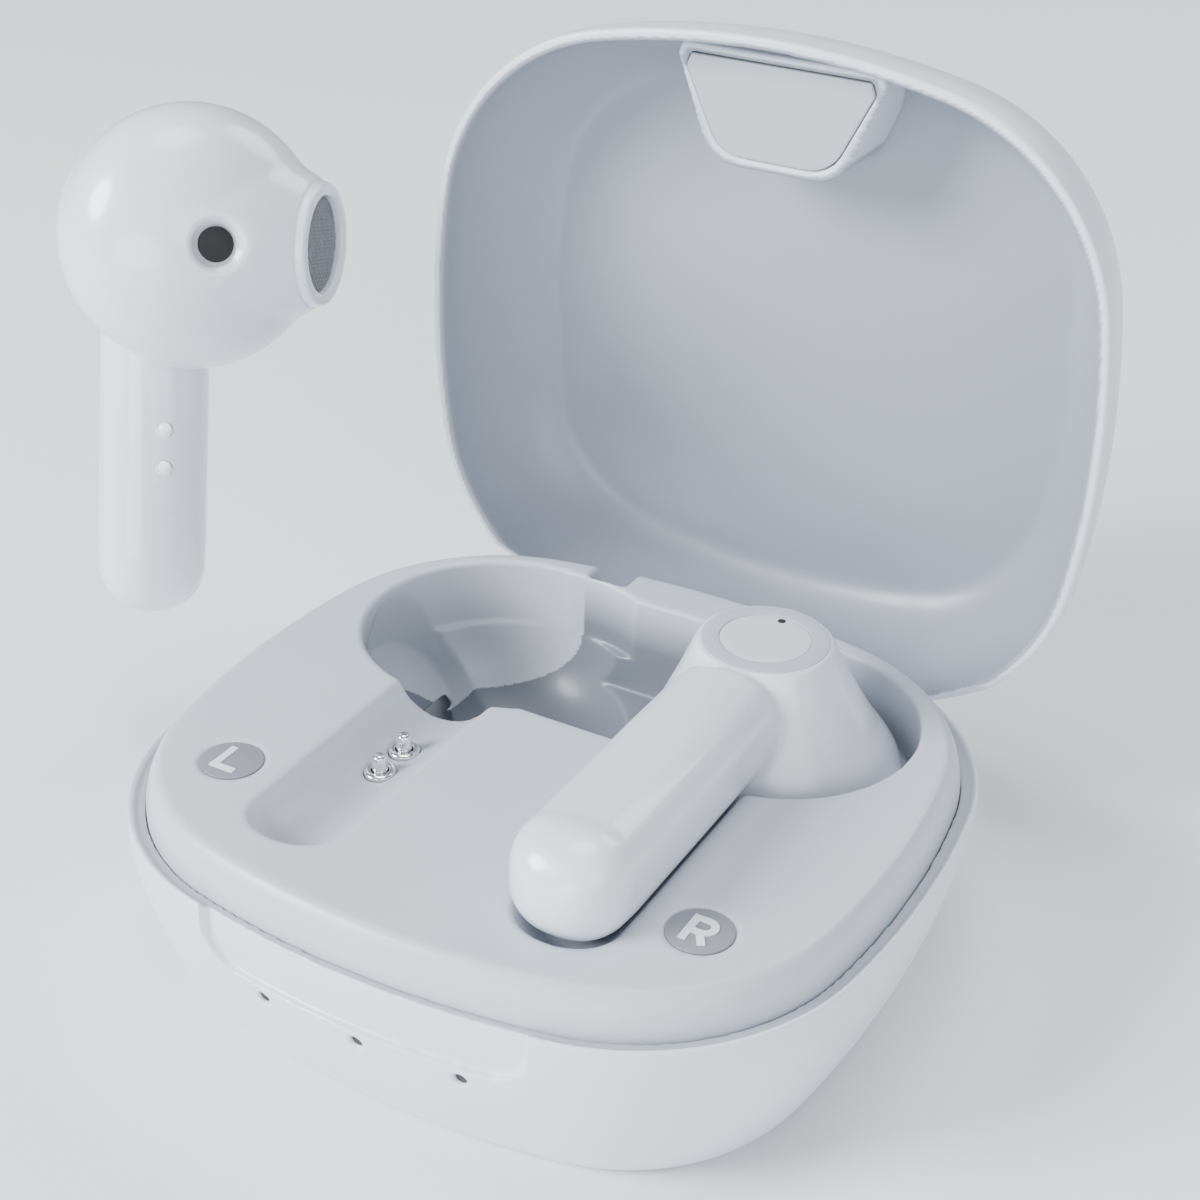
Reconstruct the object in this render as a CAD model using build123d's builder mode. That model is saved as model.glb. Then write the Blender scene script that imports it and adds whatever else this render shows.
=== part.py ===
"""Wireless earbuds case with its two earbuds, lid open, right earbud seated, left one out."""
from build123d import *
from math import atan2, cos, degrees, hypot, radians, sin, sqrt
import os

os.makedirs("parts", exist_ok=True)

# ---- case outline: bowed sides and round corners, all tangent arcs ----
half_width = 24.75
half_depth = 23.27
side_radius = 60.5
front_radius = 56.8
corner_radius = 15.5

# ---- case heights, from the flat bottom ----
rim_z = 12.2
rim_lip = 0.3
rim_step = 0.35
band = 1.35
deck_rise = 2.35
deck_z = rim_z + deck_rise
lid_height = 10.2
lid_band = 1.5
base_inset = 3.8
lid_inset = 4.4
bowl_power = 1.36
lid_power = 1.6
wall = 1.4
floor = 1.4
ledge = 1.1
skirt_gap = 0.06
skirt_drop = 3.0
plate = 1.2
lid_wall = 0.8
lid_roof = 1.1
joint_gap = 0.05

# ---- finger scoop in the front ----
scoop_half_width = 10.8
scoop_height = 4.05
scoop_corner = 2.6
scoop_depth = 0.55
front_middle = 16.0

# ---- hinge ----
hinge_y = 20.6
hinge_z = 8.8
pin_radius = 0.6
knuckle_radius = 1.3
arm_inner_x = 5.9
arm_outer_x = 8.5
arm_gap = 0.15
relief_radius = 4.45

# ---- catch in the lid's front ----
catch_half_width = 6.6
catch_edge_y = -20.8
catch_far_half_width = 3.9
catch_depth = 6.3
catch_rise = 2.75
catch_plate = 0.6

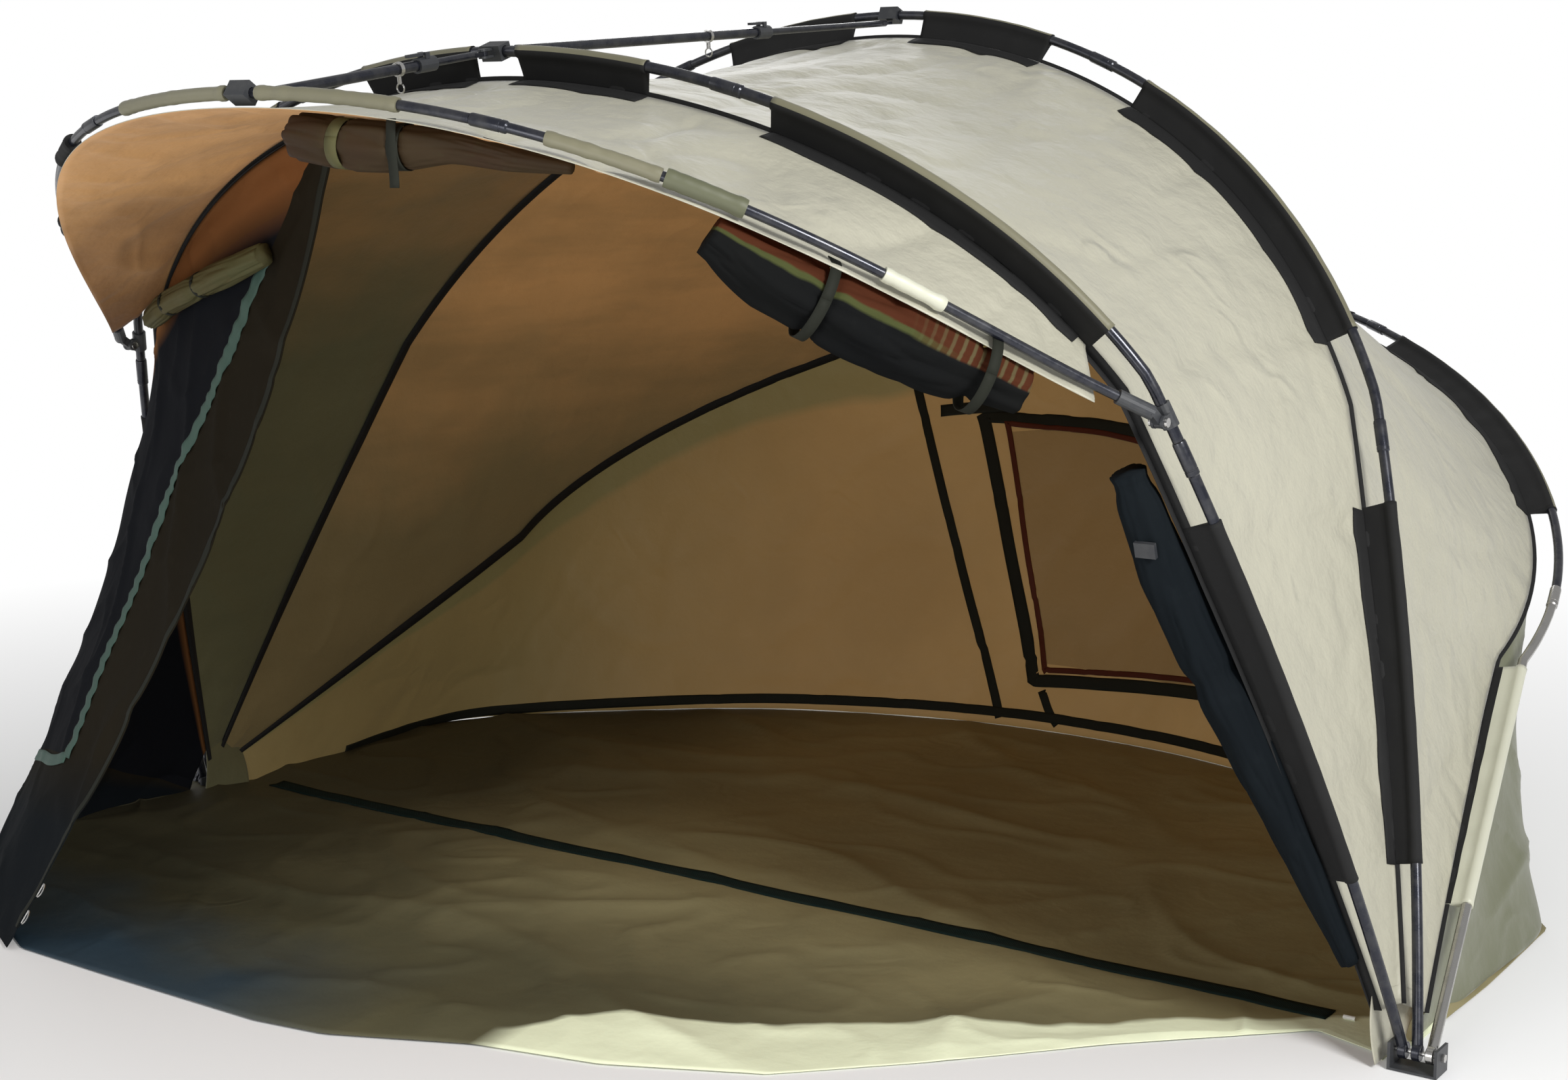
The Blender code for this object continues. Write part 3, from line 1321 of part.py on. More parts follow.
☆ ☆ ☆ ☆
→ **Exercise details**
Write out all of the records once more, exactly.

→ **Complete output**
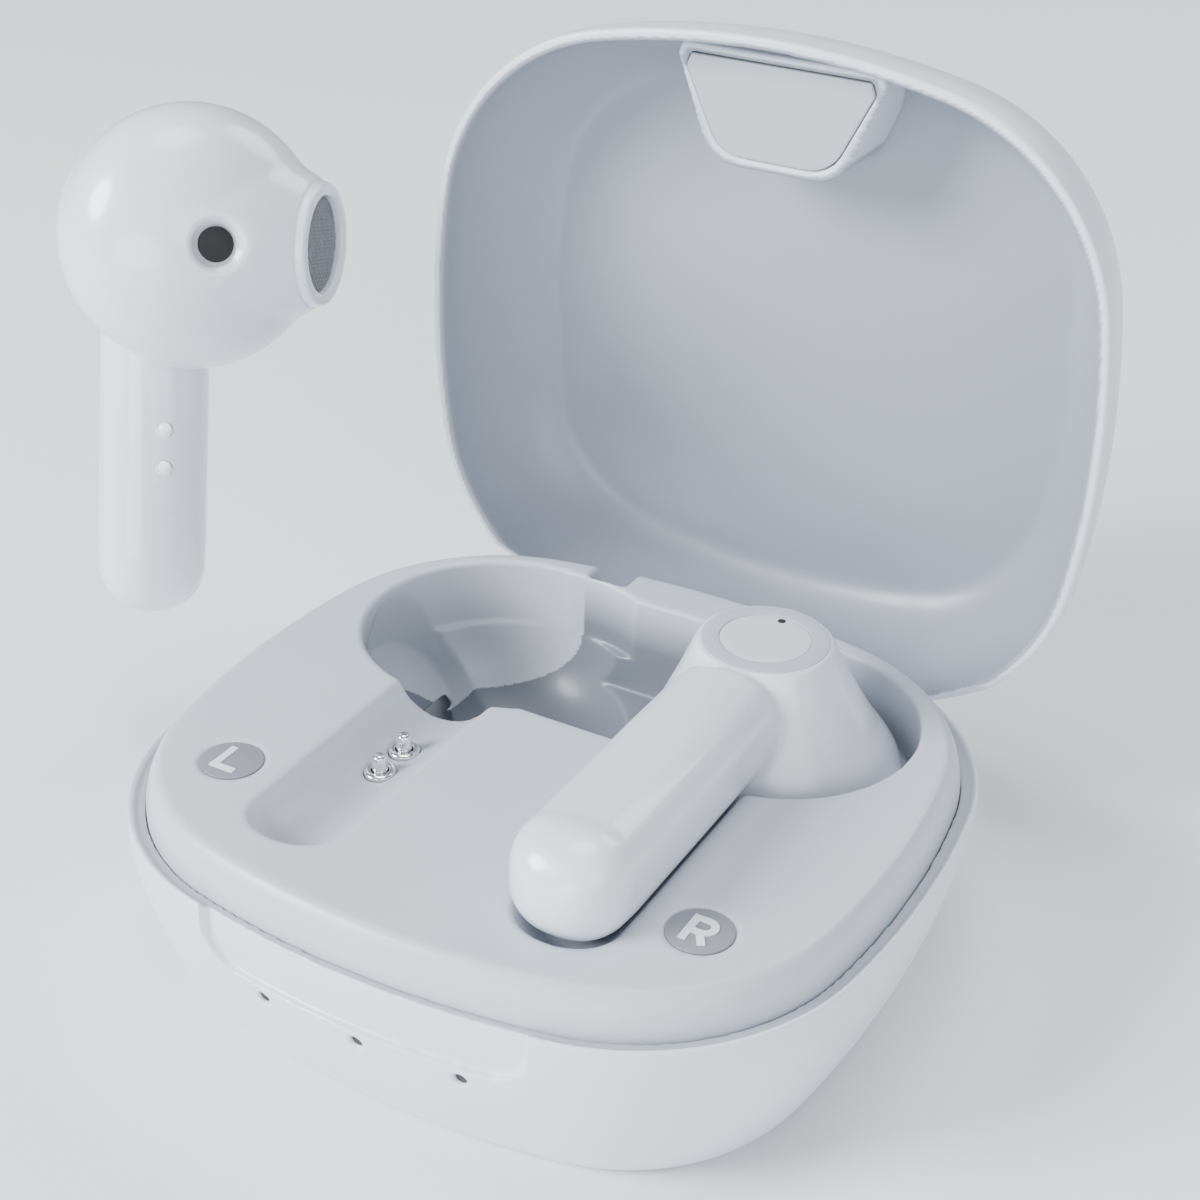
Reconstruct the object in this render as a CAD model using build123d's builder mode. That model is saved as model.glb. Then write the Blender scene script that imports it and adds whatever else this render shows.
=== part.py ===
"""Wireless earbuds case with its two earbuds, lid open, right earbud seated, left one out."""
from build123d import *
from math import atan2, cos, degrees, hypot, radians, sin, sqrt
import os

os.makedirs("parts", exist_ok=True)

# ---- case outline: bowed sides and round corners, all tangent arcs ----
half_width = 24.75
half_depth = 23.27
side_radius = 60.5
front_radius = 56.8
corner_radius = 15.5

# ---- case heights, from the flat bottom ----
rim_z = 12.2
rim_lip = 0.3
rim_step = 0.35
band = 1.35
deck_rise = 2.35
deck_z = rim_z + deck_rise
lid_height = 10.2
lid_band = 1.5
base_inset = 3.8
lid_inset = 4.4
bowl_power = 1.36
lid_power = 1.6
wall = 1.4
floor = 1.4
ledge = 1.1
skirt_gap = 0.06
skirt_drop = 3.0
plate = 1.2
lid_wall = 0.8
lid_roof = 1.1
joint_gap = 0.05

# ---- finger scoop in the front ----
scoop_half_width = 10.8
scoop_height = 4.05
scoop_corner = 2.6
scoop_depth = 0.55
front_middle = 16.0

# ---- hinge ----
hinge_y = 20.6
hinge_z = 8.8
pin_radius = 0.6
knuckle_radius = 1.3
arm_inner_x = 5.9
arm_outer_x = 8.5
arm_gap = 0.15
relief_radius = 4.45

# ---- catch in the lid's front ----
catch_half_width = 6.6
catch_edge_y = -20.8
catch_far_half_width = 3.9
catch_depth = 6.3
catch_rise = 2.75
catch_plate = 0.6

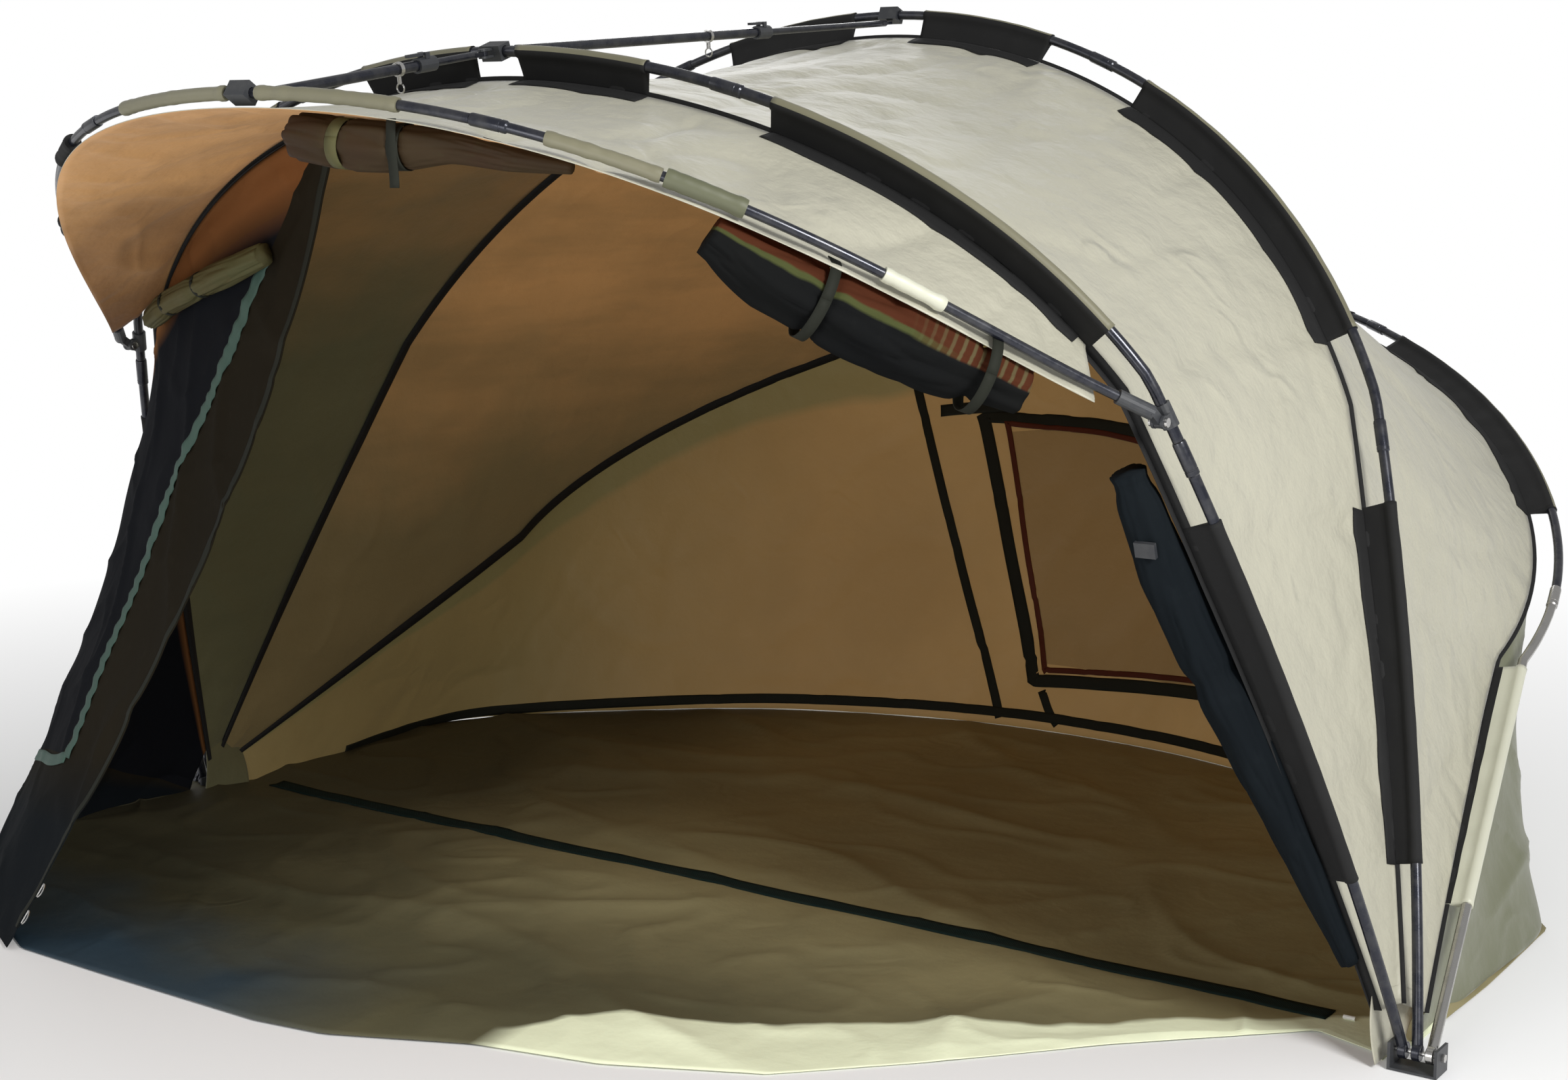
The Blender code for this object continues. Write part 3, from line 1321 of part.py on. More parts follow.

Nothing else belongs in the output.